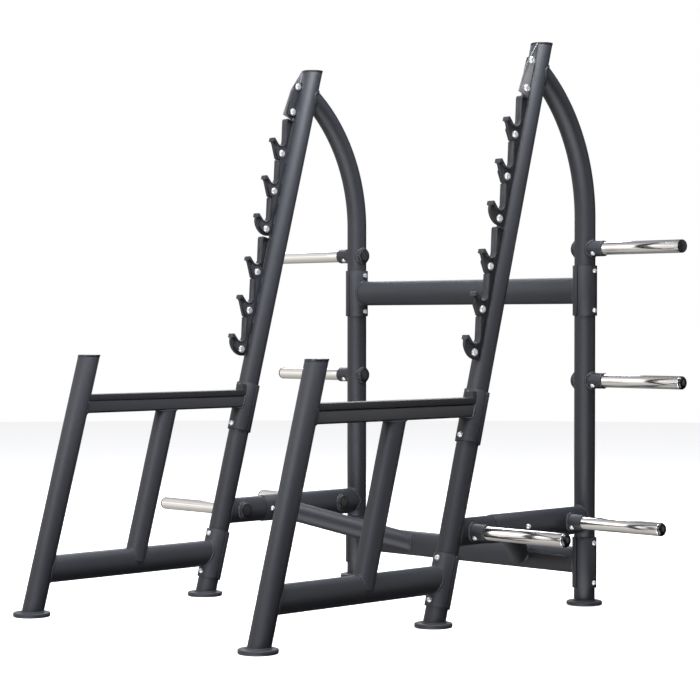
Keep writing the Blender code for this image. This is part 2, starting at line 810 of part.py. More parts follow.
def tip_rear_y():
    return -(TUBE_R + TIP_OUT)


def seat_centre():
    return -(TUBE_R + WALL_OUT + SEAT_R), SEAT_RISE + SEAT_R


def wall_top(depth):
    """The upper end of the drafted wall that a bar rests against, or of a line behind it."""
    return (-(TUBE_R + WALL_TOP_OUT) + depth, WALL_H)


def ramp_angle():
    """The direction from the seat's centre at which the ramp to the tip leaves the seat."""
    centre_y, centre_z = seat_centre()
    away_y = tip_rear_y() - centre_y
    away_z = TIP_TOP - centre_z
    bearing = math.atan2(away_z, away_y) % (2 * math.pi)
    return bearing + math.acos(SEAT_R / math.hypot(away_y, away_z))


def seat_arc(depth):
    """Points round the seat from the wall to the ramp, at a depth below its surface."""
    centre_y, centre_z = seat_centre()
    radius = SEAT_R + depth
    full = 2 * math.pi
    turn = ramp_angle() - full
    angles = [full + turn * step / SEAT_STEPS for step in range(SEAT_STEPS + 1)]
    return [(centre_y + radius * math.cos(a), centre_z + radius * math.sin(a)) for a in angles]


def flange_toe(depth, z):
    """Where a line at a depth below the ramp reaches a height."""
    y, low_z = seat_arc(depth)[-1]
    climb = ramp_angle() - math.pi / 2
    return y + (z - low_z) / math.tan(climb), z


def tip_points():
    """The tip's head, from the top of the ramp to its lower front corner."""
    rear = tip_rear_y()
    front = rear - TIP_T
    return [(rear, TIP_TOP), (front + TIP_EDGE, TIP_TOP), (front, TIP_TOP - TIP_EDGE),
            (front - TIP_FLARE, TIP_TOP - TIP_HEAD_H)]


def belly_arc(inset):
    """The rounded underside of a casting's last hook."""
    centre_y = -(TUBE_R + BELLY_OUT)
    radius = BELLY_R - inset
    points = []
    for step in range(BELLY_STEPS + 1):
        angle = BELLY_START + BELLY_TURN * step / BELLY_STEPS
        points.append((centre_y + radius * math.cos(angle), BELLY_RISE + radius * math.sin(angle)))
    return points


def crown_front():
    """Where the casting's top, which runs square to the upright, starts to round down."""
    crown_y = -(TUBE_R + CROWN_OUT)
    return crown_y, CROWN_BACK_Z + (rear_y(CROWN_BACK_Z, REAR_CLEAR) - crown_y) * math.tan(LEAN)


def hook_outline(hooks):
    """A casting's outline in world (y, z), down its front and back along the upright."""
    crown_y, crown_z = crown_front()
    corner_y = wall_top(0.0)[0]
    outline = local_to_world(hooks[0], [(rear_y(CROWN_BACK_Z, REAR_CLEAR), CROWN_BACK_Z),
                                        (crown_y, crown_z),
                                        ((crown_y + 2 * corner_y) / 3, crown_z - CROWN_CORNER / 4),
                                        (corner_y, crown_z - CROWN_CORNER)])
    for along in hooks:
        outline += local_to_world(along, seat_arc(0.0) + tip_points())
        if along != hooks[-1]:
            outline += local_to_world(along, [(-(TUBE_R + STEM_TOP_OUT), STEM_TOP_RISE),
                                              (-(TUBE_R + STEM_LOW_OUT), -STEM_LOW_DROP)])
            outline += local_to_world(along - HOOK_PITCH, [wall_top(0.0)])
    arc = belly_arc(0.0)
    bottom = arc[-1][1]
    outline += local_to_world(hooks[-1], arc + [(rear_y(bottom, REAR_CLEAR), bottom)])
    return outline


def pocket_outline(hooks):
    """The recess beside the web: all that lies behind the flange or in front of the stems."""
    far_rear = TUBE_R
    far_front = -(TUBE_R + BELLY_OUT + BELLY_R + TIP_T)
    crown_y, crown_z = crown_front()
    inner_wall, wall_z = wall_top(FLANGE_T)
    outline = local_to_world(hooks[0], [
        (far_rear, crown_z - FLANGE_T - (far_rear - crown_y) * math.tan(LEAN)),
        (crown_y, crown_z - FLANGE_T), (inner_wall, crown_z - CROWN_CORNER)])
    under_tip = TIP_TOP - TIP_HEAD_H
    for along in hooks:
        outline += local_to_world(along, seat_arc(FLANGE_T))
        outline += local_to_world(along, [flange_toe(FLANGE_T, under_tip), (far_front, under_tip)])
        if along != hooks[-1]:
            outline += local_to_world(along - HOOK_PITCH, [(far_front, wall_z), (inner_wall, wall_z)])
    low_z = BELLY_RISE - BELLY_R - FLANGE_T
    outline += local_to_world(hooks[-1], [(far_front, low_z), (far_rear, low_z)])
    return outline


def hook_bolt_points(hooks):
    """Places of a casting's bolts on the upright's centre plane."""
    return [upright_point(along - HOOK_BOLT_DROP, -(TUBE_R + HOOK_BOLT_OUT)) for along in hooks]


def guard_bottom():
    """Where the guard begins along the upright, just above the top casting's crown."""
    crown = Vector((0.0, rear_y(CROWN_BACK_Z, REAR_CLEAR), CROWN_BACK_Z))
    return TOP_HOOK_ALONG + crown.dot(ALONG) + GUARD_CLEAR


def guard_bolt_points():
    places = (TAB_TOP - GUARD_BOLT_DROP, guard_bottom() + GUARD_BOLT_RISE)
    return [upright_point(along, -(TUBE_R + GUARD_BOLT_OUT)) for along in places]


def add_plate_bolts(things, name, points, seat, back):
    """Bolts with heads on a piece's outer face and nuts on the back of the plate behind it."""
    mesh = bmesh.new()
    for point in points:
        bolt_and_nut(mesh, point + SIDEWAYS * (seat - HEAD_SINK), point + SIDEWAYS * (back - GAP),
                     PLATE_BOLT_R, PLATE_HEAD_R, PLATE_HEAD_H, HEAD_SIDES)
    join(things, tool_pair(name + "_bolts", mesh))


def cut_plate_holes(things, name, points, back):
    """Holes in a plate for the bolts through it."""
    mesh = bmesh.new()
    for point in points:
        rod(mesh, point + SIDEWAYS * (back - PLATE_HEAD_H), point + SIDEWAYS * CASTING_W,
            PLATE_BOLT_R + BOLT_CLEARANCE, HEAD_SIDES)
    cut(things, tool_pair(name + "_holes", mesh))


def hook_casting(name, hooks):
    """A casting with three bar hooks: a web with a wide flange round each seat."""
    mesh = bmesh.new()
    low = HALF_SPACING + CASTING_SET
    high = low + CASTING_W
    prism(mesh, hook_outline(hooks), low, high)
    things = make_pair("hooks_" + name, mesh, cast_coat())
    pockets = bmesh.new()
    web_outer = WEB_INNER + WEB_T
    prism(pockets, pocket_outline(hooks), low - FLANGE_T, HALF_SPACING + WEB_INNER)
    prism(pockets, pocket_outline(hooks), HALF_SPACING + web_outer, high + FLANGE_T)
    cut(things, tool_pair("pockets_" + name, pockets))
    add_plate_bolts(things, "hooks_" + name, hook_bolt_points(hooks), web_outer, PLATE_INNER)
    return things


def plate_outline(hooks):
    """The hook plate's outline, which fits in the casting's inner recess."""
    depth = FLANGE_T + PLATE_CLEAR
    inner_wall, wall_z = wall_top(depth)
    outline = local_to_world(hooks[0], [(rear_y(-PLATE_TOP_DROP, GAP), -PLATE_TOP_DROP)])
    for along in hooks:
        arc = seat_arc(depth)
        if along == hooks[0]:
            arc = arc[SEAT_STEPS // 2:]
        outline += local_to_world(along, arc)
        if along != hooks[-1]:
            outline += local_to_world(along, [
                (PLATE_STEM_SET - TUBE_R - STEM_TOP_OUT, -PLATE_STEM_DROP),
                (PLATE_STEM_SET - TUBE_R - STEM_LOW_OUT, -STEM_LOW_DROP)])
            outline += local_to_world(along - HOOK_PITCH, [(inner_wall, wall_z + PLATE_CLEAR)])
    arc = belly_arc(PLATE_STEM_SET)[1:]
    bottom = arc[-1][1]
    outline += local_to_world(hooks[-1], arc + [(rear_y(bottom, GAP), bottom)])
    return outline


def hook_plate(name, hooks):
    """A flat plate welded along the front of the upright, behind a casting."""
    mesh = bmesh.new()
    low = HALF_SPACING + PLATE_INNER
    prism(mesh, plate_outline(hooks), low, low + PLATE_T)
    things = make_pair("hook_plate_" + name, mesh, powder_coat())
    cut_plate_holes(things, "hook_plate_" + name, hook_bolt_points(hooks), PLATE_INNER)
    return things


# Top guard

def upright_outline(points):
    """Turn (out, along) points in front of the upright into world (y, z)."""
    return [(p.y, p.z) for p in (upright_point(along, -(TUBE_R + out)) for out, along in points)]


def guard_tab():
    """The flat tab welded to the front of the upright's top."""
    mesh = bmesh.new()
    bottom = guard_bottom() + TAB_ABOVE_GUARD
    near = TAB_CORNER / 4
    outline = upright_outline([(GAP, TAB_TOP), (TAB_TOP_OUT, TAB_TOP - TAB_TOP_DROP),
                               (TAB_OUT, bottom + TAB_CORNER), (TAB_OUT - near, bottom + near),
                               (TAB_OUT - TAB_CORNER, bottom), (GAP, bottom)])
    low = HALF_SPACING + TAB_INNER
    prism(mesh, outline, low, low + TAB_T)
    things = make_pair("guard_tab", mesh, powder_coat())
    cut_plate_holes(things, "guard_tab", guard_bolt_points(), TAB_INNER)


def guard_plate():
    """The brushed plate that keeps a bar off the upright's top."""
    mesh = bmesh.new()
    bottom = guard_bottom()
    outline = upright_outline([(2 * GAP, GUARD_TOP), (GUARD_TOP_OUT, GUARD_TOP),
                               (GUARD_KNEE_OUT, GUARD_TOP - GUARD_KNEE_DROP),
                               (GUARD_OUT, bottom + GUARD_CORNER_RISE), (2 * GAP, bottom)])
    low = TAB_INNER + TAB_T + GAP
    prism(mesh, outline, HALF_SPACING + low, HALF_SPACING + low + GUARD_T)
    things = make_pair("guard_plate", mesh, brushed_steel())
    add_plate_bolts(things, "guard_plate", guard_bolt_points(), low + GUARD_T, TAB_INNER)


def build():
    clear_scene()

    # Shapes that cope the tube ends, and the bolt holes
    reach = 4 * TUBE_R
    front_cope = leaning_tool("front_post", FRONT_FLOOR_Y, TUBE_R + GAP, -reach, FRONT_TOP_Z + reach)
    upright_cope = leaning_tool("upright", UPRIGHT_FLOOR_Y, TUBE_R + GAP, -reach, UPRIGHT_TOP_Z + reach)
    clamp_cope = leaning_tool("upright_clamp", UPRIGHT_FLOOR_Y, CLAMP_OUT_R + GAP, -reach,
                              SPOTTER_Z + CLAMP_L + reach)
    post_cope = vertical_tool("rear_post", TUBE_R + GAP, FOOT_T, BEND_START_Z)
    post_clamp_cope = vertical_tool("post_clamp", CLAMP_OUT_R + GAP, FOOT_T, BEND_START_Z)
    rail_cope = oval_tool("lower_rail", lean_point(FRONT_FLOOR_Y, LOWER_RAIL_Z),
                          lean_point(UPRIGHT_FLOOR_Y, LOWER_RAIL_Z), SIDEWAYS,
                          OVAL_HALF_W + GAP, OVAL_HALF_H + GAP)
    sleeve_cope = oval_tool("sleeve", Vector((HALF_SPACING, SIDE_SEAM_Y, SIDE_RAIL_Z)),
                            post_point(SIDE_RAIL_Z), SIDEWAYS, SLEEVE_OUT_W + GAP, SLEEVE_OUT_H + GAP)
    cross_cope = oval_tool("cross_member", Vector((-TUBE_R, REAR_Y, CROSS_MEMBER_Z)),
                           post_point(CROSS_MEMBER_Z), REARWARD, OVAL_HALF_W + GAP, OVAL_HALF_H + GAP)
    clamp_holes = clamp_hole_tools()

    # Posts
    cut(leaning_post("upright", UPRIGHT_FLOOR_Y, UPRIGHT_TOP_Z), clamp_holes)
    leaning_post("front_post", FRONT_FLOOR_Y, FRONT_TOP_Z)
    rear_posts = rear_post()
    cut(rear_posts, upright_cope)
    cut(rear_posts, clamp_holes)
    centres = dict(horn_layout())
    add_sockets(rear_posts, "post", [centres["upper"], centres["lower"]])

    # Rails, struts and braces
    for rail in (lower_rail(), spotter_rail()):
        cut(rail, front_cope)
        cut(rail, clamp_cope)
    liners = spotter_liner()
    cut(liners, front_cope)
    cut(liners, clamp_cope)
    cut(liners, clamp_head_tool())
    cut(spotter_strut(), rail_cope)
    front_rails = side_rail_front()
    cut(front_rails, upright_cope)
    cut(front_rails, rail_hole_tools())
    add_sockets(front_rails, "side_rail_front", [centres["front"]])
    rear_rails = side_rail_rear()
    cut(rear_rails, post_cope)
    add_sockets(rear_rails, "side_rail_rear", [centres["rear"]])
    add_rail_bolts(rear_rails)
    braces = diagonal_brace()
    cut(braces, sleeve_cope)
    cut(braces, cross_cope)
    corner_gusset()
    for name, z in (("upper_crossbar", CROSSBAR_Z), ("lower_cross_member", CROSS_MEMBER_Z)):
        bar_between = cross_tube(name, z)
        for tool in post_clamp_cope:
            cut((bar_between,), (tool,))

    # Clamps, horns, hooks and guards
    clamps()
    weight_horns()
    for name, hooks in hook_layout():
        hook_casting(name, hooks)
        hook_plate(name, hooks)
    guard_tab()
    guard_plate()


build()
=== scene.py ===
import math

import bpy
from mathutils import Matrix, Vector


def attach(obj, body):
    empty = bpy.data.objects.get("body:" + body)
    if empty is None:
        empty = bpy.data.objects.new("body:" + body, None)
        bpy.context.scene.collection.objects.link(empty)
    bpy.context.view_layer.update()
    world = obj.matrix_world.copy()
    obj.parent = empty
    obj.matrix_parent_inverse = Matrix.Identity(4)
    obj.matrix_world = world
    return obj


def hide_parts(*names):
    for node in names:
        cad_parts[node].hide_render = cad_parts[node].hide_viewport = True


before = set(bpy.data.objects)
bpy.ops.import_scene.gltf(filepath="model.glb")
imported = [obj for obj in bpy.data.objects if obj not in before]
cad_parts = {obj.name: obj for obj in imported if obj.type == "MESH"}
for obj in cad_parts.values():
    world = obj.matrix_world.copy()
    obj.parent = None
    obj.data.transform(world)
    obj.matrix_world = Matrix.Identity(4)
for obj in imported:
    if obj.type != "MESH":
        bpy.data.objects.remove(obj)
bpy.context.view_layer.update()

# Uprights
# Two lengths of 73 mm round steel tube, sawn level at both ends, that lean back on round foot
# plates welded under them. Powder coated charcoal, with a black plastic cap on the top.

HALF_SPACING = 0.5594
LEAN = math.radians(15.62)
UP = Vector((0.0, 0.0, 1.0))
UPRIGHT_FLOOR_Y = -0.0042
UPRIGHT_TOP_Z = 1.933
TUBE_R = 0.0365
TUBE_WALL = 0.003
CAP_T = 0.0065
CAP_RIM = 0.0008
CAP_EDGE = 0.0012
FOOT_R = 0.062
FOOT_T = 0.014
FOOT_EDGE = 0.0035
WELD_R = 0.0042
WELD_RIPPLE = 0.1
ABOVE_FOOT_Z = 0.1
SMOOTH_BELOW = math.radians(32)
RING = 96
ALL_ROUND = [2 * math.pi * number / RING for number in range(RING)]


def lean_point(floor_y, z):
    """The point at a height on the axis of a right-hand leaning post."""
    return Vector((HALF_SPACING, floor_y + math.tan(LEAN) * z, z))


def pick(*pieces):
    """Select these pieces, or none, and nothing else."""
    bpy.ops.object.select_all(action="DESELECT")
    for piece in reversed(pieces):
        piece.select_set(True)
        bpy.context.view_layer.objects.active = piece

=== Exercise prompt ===
Nothing but the lines from the one with "# Clamps, horns, hooks and guards" through the one with "ALL_ROUND = [2" should be repeated, and each exactly.

=== Result of this task ===
    # Clamps, horns, hooks and guards
    clamps()
    weight_horns()
    for name, hooks in hook_layout():
        hook_casting(name, hooks)
        hook_plate(name, hooks)
    guard_tab()
    guard_plate()


build()
=== scene.py ===
import math

import bpy
from mathutils import Matrix, Vector


def attach(obj, body):
    empty = bpy.data.objects.get("body:" + body)
    if empty is None:
        empty = bpy.data.objects.new("body:" + body, None)
        bpy.context.scene.collection.objects.link(empty)
    bpy.context.view_layer.update()
    world = obj.matrix_world.copy()
    obj.parent = empty
    obj.matrix_parent_inverse = Matrix.Identity(4)
    obj.matrix_world = world
    return obj


def hide_parts(*names):
    for node in names:
        cad_parts[node].hide_render = cad_parts[node].hide_viewport = True


before = set(bpy.data.objects)
bpy.ops.import_scene.gltf(filepath="model.glb")
imported = [obj for obj in bpy.data.objects if obj not in before]
cad_parts = {obj.name: obj for obj in imported if obj.type == "MESH"}
for obj in cad_parts.values():
    world = obj.matrix_world.copy()
    obj.parent = None
    obj.data.transform(world)
    obj.matrix_world = Matrix.Identity(4)
for obj in imported:
    if obj.type != "MESH":
        bpy.data.objects.remove(obj)
bpy.context.view_layer.update()

# Uprights
# Two lengths of 73 mm round steel tube, sawn level at both ends, that lean back on round foot
# plates welded under them. Powder coated charcoal, with a black plastic cap on the top.

HALF_SPACING = 0.5594
LEAN = math.radians(15.62)
UP = Vector((0.0, 0.0, 1.0))
UPRIGHT_FLOOR_Y = -0.0042
UPRIGHT_TOP_Z = 1.933
TUBE_R = 0.0365
TUBE_WALL = 0.003
CAP_T = 0.0065
CAP_RIM = 0.0008
CAP_EDGE = 0.0012
FOOT_R = 0.062
FOOT_T = 0.014
FOOT_EDGE = 0.0035
WELD_R = 0.0042
WELD_RIPPLE = 0.1
ABOVE_FOOT_Z = 0.1
SMOOTH_BELOW = math.radians(32)
RING = 96
ALL_ROUND = [2 * math.pi * number / RING for number in range(RING)]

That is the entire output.